From the data that follows, print exactly the lines starting at the one containing "through = round_at(sheet_t, (lap_crease" and ending at the one containing "if empty is"; include both of them and nothing more.

[START Exercise inputs]

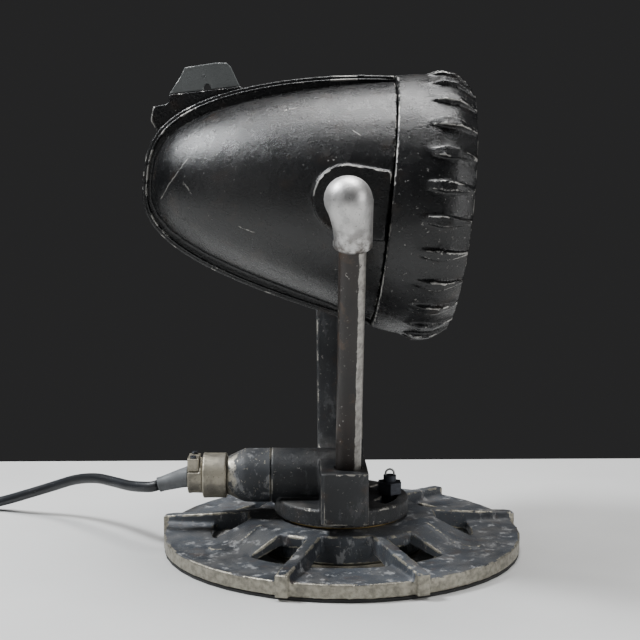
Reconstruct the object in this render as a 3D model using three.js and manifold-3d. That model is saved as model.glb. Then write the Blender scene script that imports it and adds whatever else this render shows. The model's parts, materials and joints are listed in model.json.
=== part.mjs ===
// A vintage cast fresnel spotlight: a bullet-shaped head tilts between two arms on a turret,
// the turret turns on a spoked base, and the supply lead plugs in at the turret's side.
// Millimetres, +Z up. The origin is the centre of the base on the floor, and +X is the front.
import * as THREE from "three";
import { mergeVertices } from "three/addons/utils/BufferGeometryUtils.js";
import Module from "manifold-3d";

const wasm = await Module();
wasm.setup();

// ---------------------------------------------------------------- clearances
const GAP = 0.3; // between faces that touch
const LOOSE = 0.4; // radial clearance of a turning fit
const SCREW_FIT = 0.3; // radial clearance of a screw in its hole
const PAST = 5; // how far a cutter runs past the face that it cuts

// ---------------------------------------------------------------- base
const RIM_RADIUS = 165;
const RIM_INNER = 120;
const RIM_TOP = 15.5;
const RIM_PLATE = 8;
const RIM_WALL = 15;
const PAD_HEIGHT = 2.5;
const HUB_RADIUS = 78;
const HUB_FLANGE = 86;
const HUB_WALL = 10;
const HUB_TOP = 30;
const HUB_PLATE = 8;
const WEB_DROP = 9; // thickness of the sloping web, measured upright
const COVER_HEIGHT = 3;
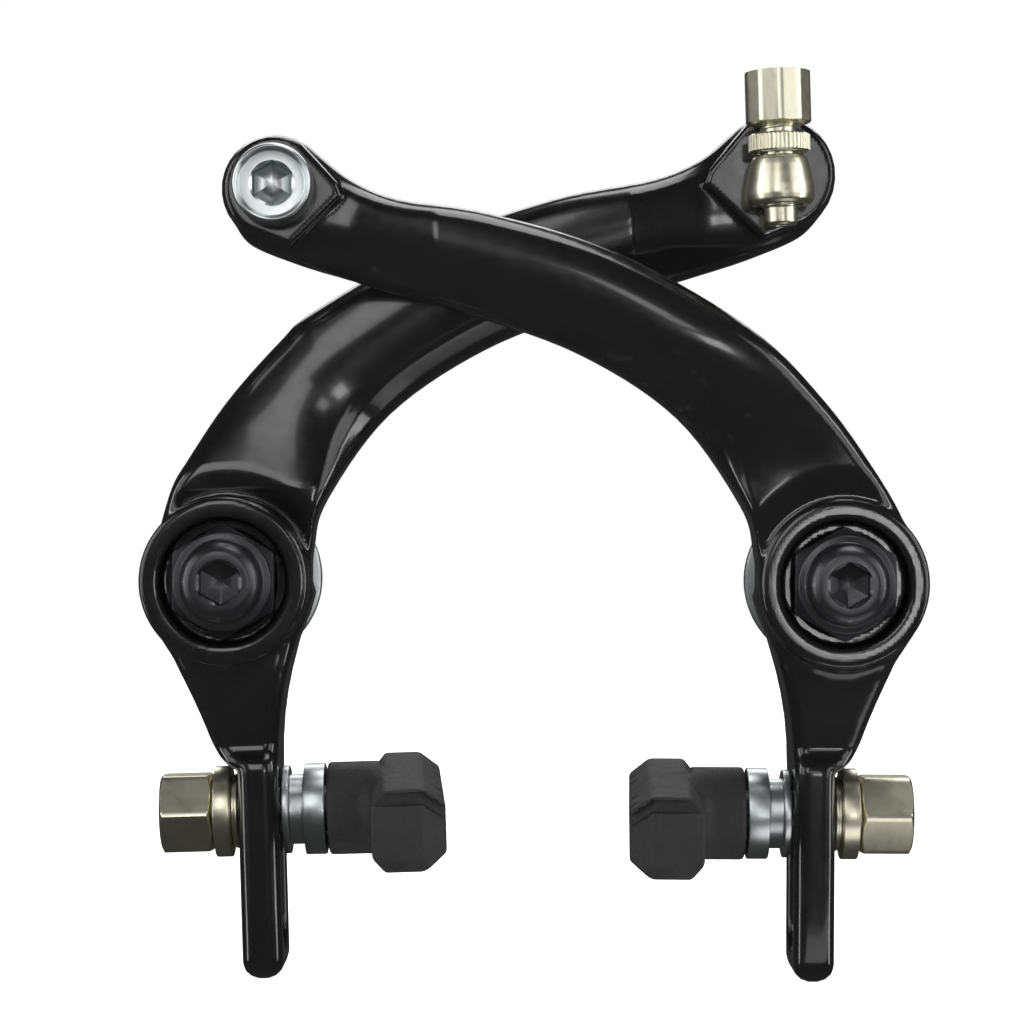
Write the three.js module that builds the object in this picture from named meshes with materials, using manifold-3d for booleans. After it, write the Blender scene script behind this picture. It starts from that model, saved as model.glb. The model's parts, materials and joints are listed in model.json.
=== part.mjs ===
// Centre-pivot rim brake for a bicycle: two crossed arms on two frame bosses.
// Millimetres. X runs from the left pivot to the right one, Z is up, and Y runs
// from the cyclist's side (front, negative) to the frame (back, positive).
// The origin is midway between the pivots, on the plane that the brake seats on.
import * as THREE from "three";
import { mergeVertices } from "three/addons/utils/BufferGeometryUtils.js";
import Module from "manifold-3d";

const wasm = await Module();
wasm.setup();

// ---- driving dimensions ----
const PIVOT_SPACING = 80;
const REST_TURN = THREE.MathUtils.degToRad(1.9); // the rear arm rests this much further closed
const GAP = 0.3; // clearance between pieces that touch on the real brake
const SIDES = 24; // facets round a turned piece

// pivot stack, from the frame forwards
const PLATE = { radius: 11.4, back: 0, front: -2, bore: 4.9 };
const HUB = { radius: 9.4, back: -2.4, shoulder: -14 };
const BOSS = { radius: 10.9, front: -22.5, pocket: 8.2, floor: -19.6 };
const SPRING = { wire: 0.6, radius: 7.2, turns: 3.5, back: -4.2, front: -9.8 };
const SPRING_ROOM = { radius: 8.3, front: -11.2 };
const SLEEVE = { bore: 4.6, radius: 5.4, front: -19.9, back: -2.4 };
const LINER = { bore: 5.7, radius: 6.2, front: -19.2, back: -11.6 };
const ARM_BORE = 6.5;
const TENSION_HEX = { flats: 13, front: -23, back: -19.9 };
const PIVOT_BOLT = { flange: 6.3, head: 5.3, seat: -23.3, rim: -24.3, top: -28, shank: 3, end: -8 };
const HEX_KEY = { flats: 5, depth: 3 };

// arm tips, in the arm's own frame (origin on its pivot, right arm)
const TIP = { x: -73.3, z: 50.3 };
const TIP_BORE = 3.3;
const ARM_RELIEF = 11.3; // the body is cut back to this radius round the boss

// leg and pad hardware, in the same frame
const LEG = { inner: -5.9, outer: -0.6, front: -18, back: -4, bottom: -53 };
const STUD = { y: -11, z: -30.6, radius: 3 };
const SLOT = { half: 3.6, top: -30.3, bottom: -45.1 };
const PAD_NUT = { flats: 10, base: 3.1, end: 9.9, depth: 8.1 };
const STUD_END = 7.7;
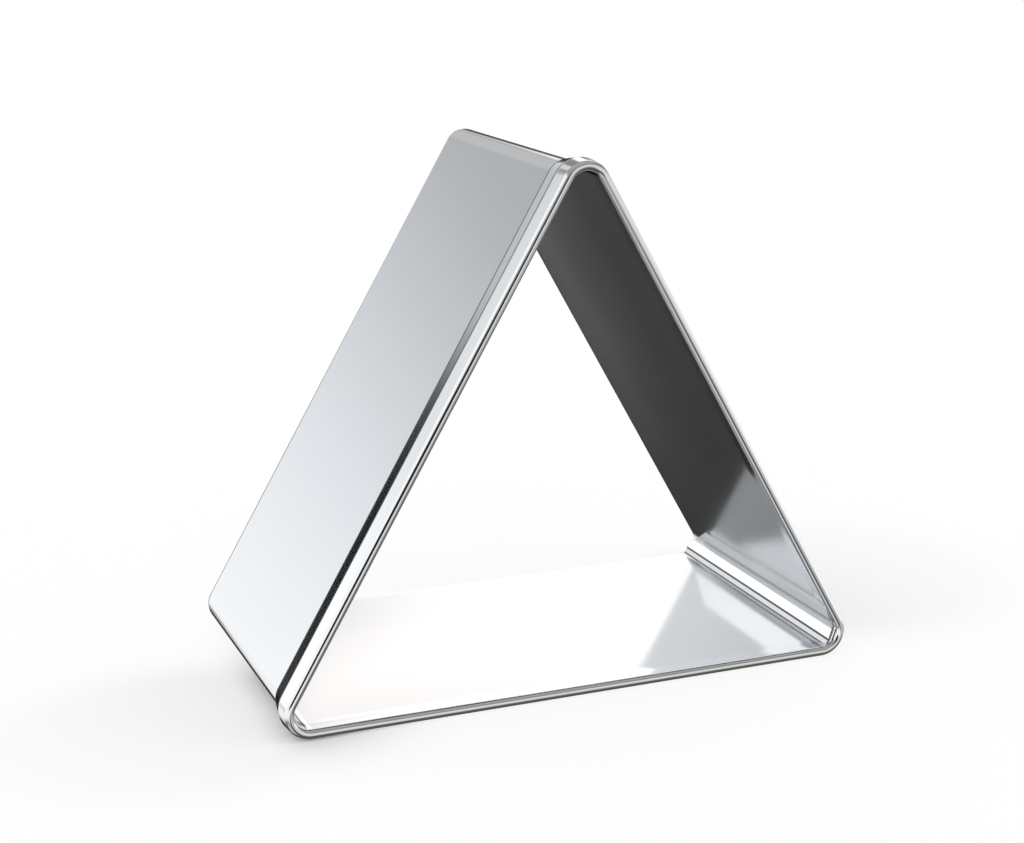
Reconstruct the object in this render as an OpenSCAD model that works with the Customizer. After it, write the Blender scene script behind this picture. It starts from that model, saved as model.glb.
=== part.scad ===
// Triangle cookie cutter: one strip of stainless sheet, folded over along its front edge and bent round
// into a triangle. It stands on its base wall, with the rolled rim toward -Y and the cutting edge toward +Y.

/* [Outline] */
// Length of one side, outside, between the sharp corners of the triangle
side_len = 48; // [40:1:70]
// Height of the cutter, from the front of the rim to the cutting edge
depth = 25; // [18:0.5:40]
// Outside radius of each corner bend
bend_r = 1.6; // [1.2:0.1:4]

/* [Sheet] */
// Thickness of the sheet
sheet_t = 0.3; // [0.2:0.05:0.5]

/* [Rolled rim] */
// Width of the rim, from its front to the free edge on the wall
rim_w = 3.75; // [3.25:0.25:6]
// Open eye left inside the fold
fold_gap = 0.2; // [0.05:0.05:0.3]
// Flat crest between the half-round fold and the tail
crest_w = 1.2; // [0.6:0.1:2]
// Thickness of the free edge, pressed thin against the wall
tail_t = 0.15; // [0.05:0.05:0.15]

/* [Lapped seam] */
// How far round the corner bend the inner end of the sheet goes, in degrees
lap_turn = 80; // [60:1:110]
// Where round the bend it is creased, in degrees; from there on it is flat
lap_crease = 22; // [10:1:40]
// Length up the right wall over which the inner end is set in by one thickness
lap_joggle = 1.6; // [0.8:0.1:4]
// Clearance between the rolled fold and the front of the inner end
lap_setback = 0.1; // [0.05:0.05:3]

/* [Hidden] */
$fn = 96;

// Each corner of an equilateral triangle turns the sheet by this angle
turn = 120;
half_corner = (180 - turn) / 2;
// Distance from the middle of the triangle to the outside of a wall
inradius = side_len / 2 * tan(half_corner);
// Flat length of a wall between its two bends
flat_len = side_len - 2 * bend_r / tan(half_corner);
// Outer radius of the half-round fold, which wraps two sheets and the eye between them
fold_r = sheet_t + fold_gap / 2;
// How far the rim stands out from the wall
rim_out = sheet_t + fold_gap;
// Depths at which the flat crest ends and the sloping tail first touches the wall
crest_end = fold_r + crest_w;
tail_seat = crest_end + (rim_w - crest_end) * fold_gap / (rim_out - tail_t);
// Depth at which the inner end of the sheet begins
lap_front = fold_r + lap_setback;

// Profiles are drawn with X as the distance outward from the wall's outer face and Y as the depth from
// the front of the rim.

module wall_profile() {
    translate([-sheet_t, fold_r])
        square([sheet_t, depth - fold_r]);
}

// Half ring that turns the sheet back over itself at the front edge
module fold_profile() {
    translate([fold_gap / 2, fold_r])
        difference() {
            circle(r = fold_r);
            circle(r = fold_gap / 2);
            translate([-2 * fold_r, 0])
                square([4 * fold_r, 2 * fold_r]);
        }
}

// Outer layer of the fold: a flat crest, then a tail that slopes down onto the wall and is thinned there
module tail_profile() {
    polygon([
        [fold_gap, fold_r],
        [rim_out, fold_r],
        [rim_out, crest_end],
        [tail_t, rim_w],
        [0, rim_w],
        [0, tail_seat],
        [fold_gap, crest_end]
    ]);
}

module rim_profile() {
    fold_profile();
    tail_profile();
}

// Sets the part on its rim, centred over the origin
module stand() {
    translate([0, -depth / 2, inradius + rim_out])
        children();
}

// Side 0 is the base, side 1 the right wall, side 2 the left wall
module along_side(side) {
    stand()
        rotate([0, -turn * side, 0])
            translate([-flat_len / 2, 0, -inradius])
                rotate([0, 90, 0])
                    linear_extrude(height = flat_len)
                        children();
}

// Puts a bend's axis in place: bend 0 is at the left, bend 1 at the right, bend 2 at the top
module at_bend(bend) {
    stand()
        rotate([0, -turn * bend, 0])
            translate([-flat_len / 2, 0, bend_r - inradius])
                rotate([-90, 90, 0])
                    children();
}

module round_bend(bend) {
    at_bend(bend)
        rotate_extrude(angle = turn)
            translate([bend_r, 0])
                children();
}

module wall(side) {
    color("gainsboro")
        along_side(side)
            wall_profile();
}

module wall_bend(bend) {
    color("silver")
        round_bend(bend)
            wall_profile();
}

module rim(side) {
    color("whitesmoke")
        along_side(side)
            rim_profile();
}

module rim_bend(bend) {
    color("lightsteelblue")
        round_bend(bend)
            rim_profile();
}

function round_at(radius, angle) = radius * [cos(angle), sin(angle)];

// Inner end of the sheet, lapped over the right bend: it is set in from the right wall by one thickness,
// creased, and closes the corner on the inside as a flat tab
module seam_lap() {
    lap_r = bend_r - sheet_t;
    crease = round_at(lap_r - sheet_t, lap_crease);
    tip = round_at(lap_r - sheet_t, lap_turn);
    through = round_at(sheet_t, (lap_crease + lap_turn) / 2);
    color("lightgray")
        at_bend(1)
            translate([0, 0, lap_front])
                linear_extrude(height = depth - lap_front)
                    polygon([[lap_r, -lap_joggle], crease, tip, tip + through, crease + through, [lap_r, 0]]);
}

wall(0);  // base_wall
wall(1);  // right_wall
wall(2);  // left_wall
wall_bend(0);  // left_bend
wall_bend(1);  // right_bend
wall_bend(2);  // top_bend
rim(0);  // rim_base
rim(1);  // rim_right
rim(2);  // rim_left
rim_bend(0);  // rim_left_bend
rim_bend(1);  // rim_right_bend
rim_bend(2);  // rim_top_bend
seam_lap();
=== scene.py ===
"""Triangle cookie cutter of bright stainless sheet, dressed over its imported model.

Metres. +X to the right, +Y from the rolled rim to the cutting edge, +Z up.
An outline is drawn at the left end of the base wall, where `out` is the distance outward from the wall's
outer face and `back` the distance from the front of the rim, and is then carried round the triangle.
"""
import math

import bmesh
import bpy
from bpy.props import FloatProperty, FloatVectorProperty, IntProperty, PointerProperty
from bpy.types import Operator, Panel, PropertyGroup
from mathutils import Matrix, Vector


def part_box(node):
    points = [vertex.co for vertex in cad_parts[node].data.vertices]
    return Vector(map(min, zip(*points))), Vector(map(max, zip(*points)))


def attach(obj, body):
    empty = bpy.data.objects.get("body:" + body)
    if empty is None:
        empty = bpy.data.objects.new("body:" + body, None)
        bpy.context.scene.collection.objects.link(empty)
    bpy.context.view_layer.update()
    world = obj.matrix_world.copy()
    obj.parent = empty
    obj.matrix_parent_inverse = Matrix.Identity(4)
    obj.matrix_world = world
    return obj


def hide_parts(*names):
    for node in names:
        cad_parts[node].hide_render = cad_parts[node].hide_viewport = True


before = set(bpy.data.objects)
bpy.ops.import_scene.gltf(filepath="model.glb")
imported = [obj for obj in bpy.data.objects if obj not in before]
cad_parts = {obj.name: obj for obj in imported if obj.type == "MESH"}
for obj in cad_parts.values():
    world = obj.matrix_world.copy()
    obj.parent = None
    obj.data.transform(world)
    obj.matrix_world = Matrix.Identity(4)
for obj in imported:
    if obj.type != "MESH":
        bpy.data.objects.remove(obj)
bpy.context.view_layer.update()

bl_info = {
    "name": "Triangle cookie cutter",
    "version": (1, 0, 0),
    "blender": (4, 5, 0),
    "location": "View3D > Sidebar > Cutter",
    "description": "Builds a folded stainless cookie cutter and the studio that it stands in",
    "category": "Add Mesh",
}

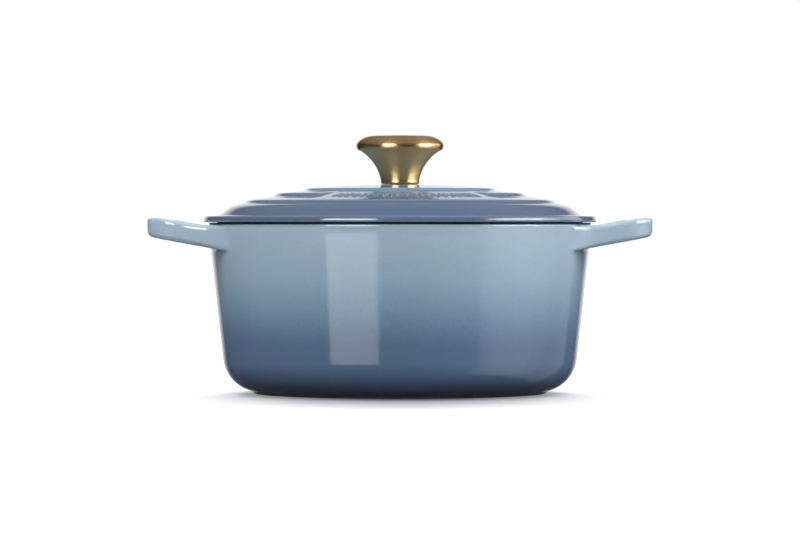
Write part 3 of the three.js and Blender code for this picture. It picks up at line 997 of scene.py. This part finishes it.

[END Exercise inputs]

§ **Written solution**:
    through = round_at(sheet_t, (lap_crease + lap_turn) / 2);
    color("lightgray")
        at_bend(1)
            translate([0, 0, lap_front])
                linear_extrude(height = depth - lap_front)
                    polygon([[lap_r, -lap_joggle], crease, tip, tip + through, crease + through, [lap_r, 0]]);
}

wall(0);  // base_wall
wall(1);  // right_wall
wall(2);  // left_wall
wall_bend(0);  // left_bend
wall_bend(1);  // right_bend
wall_bend(2);  // top_bend
rim(0);  // rim_base
rim(1);  // rim_right
rim(2);  // rim_left
rim_bend(0);  // rim_left_bend
rim_bend(1);  // rim_right_bend
rim_bend(2);  // rim_top_bend
seam_lap();
=== scene.py ===
"""Triangle cookie cutter of bright stainless sheet, dressed over its imported model.

Metres. +X to the right, +Y from the rolled rim to the cutting edge, +Z up.
An outline is drawn at the left end of the base wall, where `out` is the distance outward from the wall's
outer face and `back` the distance from the front of the rim, and is then carried round the triangle.
"""
import math

import bmesh
import bpy
from bpy.props import FloatProperty, FloatVectorProperty, IntProperty, PointerProperty
from bpy.types import Operator, Panel, PropertyGroup
from mathutils import Matrix, Vector


def part_box(node):
    points = [vertex.co for vertex in cad_parts[node].data.vertices]
    return Vector(map(min, zip(*points))), Vector(map(max, zip(*points)))


def attach(obj, body):
    empty = bpy.data.objects.get("body:" + body)
    if empty is None:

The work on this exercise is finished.